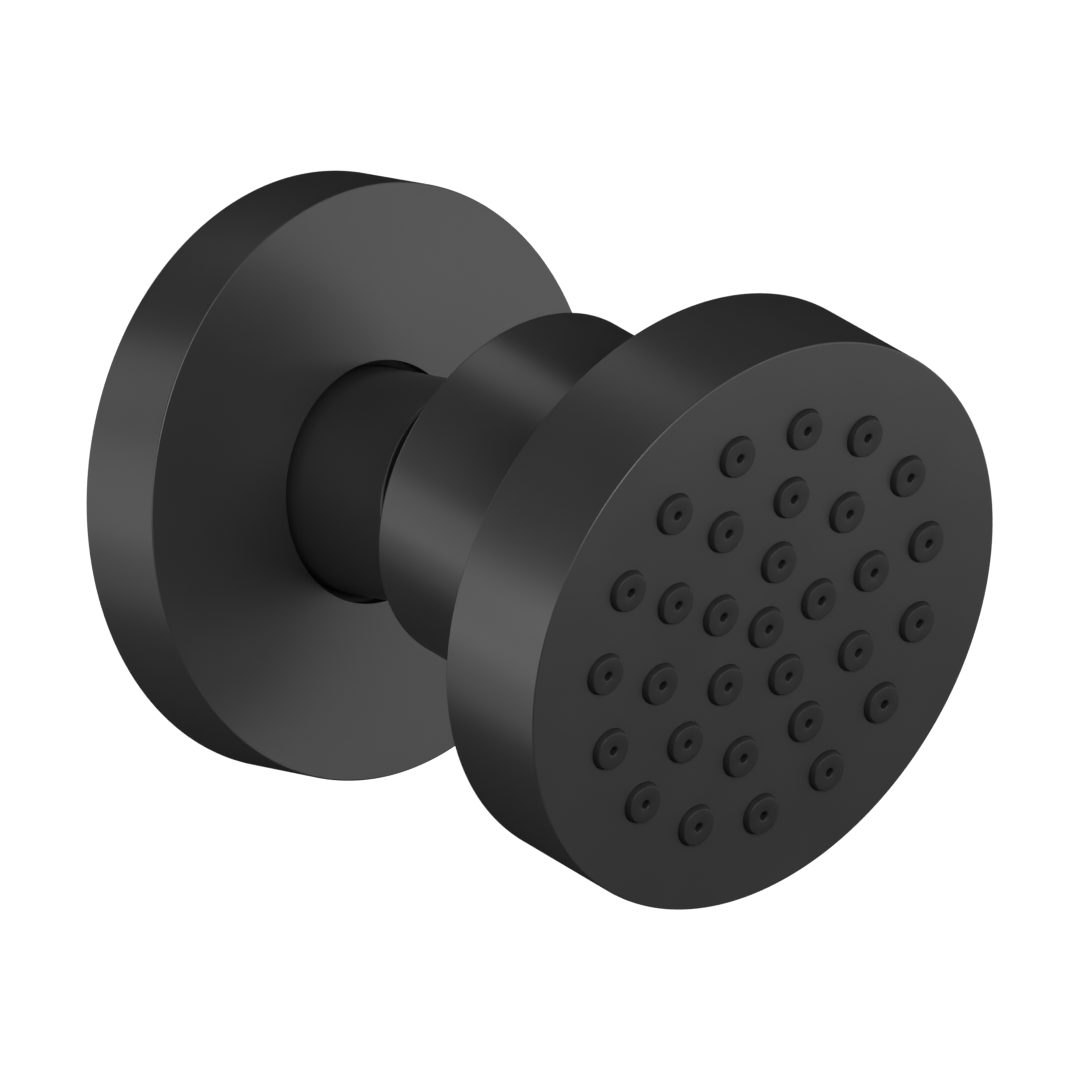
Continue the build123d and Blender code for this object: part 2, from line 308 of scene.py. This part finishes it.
def turned(name, outline, place, segments=MEDIUM, groove=None):
    """A turned piece from one closed outline."""
    mesh = bmesh.new()
    add_turned(mesh, rounded(outline), segments, groove=groove)
    return new_object(mesh, name, place)


def combined(piece, tool_mesh, place, operation="DIFFERENCE"):
    """Cuts a bmesh tool out of a piece, or joins it on, and keeps the result as its mesh."""
    tool = new_object(tool_mesh, "tool", place)
    boolean = piece.modifiers.new("boolean", "BOOLEAN")
    boolean.operation = operation
    boolean.solver = "EXACT"
    boolean.object = tool
    graph = bpy.context.evaluated_depsgraph_get()
    result = bpy.data.meshes.new_from_object(piece.evaluated_get(graph))
    piece.modifiers.clear()
    piece.data = result
    result.name = piece.name
    bpy.data.objects.remove(tool)


def turned_tools(*tools, segments=SMALL):
    """A bmesh of turned tools, each (outline, centres)."""
    mesh = bmesh.new()
    for outline, centres in tools:
        for centre in centres:
            add_turned(mesh, outline, segments, centre)
    return mesh


def smooth(piece):
    """Shades curves smooth, flats flat and edges crisp."""
    piece.data.shade_smooth()
    piece.data.set_sharp_from_angle(angle=radians(SHARP_ANGLE))
    weighted = piece.modifiers.new("even_flats", "WEIGHTED_NORMAL")
    weighted.keep_sharp = True


def stand_for(piece, node, material):
    """Gives a finished piece its finish and puts it in its CAD node's place and body."""
    smooth(piece)
    piece.data.materials.clear()
    piece.data.materials.append(material)
    owner = [name for name, names in bodies.items() if node in names][0]
    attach(piece, owner)
    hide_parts(node)


def thread_groove(radius, height, angle):
    """How far the pipe thread cuts into its crest at a point of the neck's bore."""
    if radius != THREAD_CREST:
        return 0
    turn = height / THREAD_PITCH - angle / (2 * pi)
    ends = min(1, height / THREAD_PITCH, (THREAD_LENGTH - height) / THREAD_PITCH)
    return THREAD_DEPTH * ends * (0.5 - 0.5 * cos(2 * pi * turn))


def hexagon_flat(radius, height, angle):
    """How far the spanner flats cut into the hexagon's turned corners."""
    if radius < NECK_RADIUS:
        return 0
    from_middle = (angle + pi / 6) % (pi / 3) - pi / 6
    flat = SPANNER_WIDTH / 2 / cos(pi / 6 - abs(from_middle))
    return min(0, flat - SPANNER_CORNER)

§

- Problem details
Everything from the first line of the data through the line containing "return mesh" should be echoed exactly. Add nothing.

- The completed task
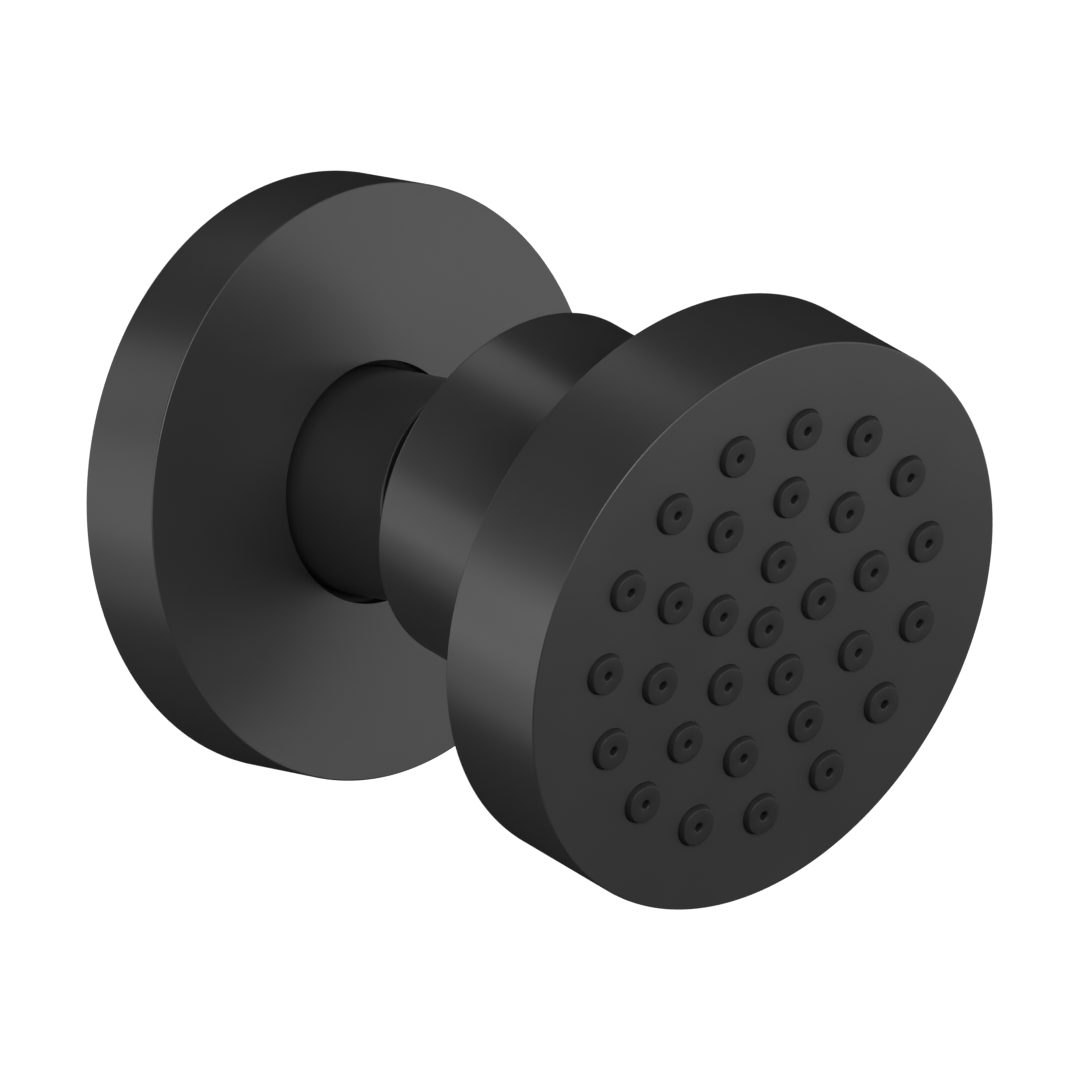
Continue the build123d and Blender code for this object: part 2, from line 308 of scene.py. This part finishes it.
def turned(name, outline, place, segments=MEDIUM, groove=None):
    """A turned piece from one closed outline."""
    mesh = bmesh.new()
    add_turned(mesh, rounded(outline), segments, groove=groove)
    return new_object(mesh, name, place)


def combined(piece, tool_mesh, place, operation="DIFFERENCE"):
    """Cuts a bmesh tool out of a piece, or joins it on, and keeps the result as its mesh."""
    tool = new_object(tool_mesh, "tool", place)
    boolean = piece.modifiers.new("boolean", "BOOLEAN")
    boolean.operation = operation
    boolean.solver = "EXACT"
    boolean.object = tool
    graph = bpy.context.evaluated_depsgraph_get()
    result = bpy.data.meshes.new_from_object(piece.evaluated_get(graph))
    piece.modifiers.clear()
    piece.data = result
    result.name = piece.name
    bpy.data.objects.remove(tool)


def turned_tools(*tools, segments=SMALL):
    """A bmesh of turned tools, each (outline, centres)."""
    mesh = bmesh.new()
    for outline, centres in tools:
        for centre in centres:
            add_turned(mesh, outline, segments, centre)
    return mesh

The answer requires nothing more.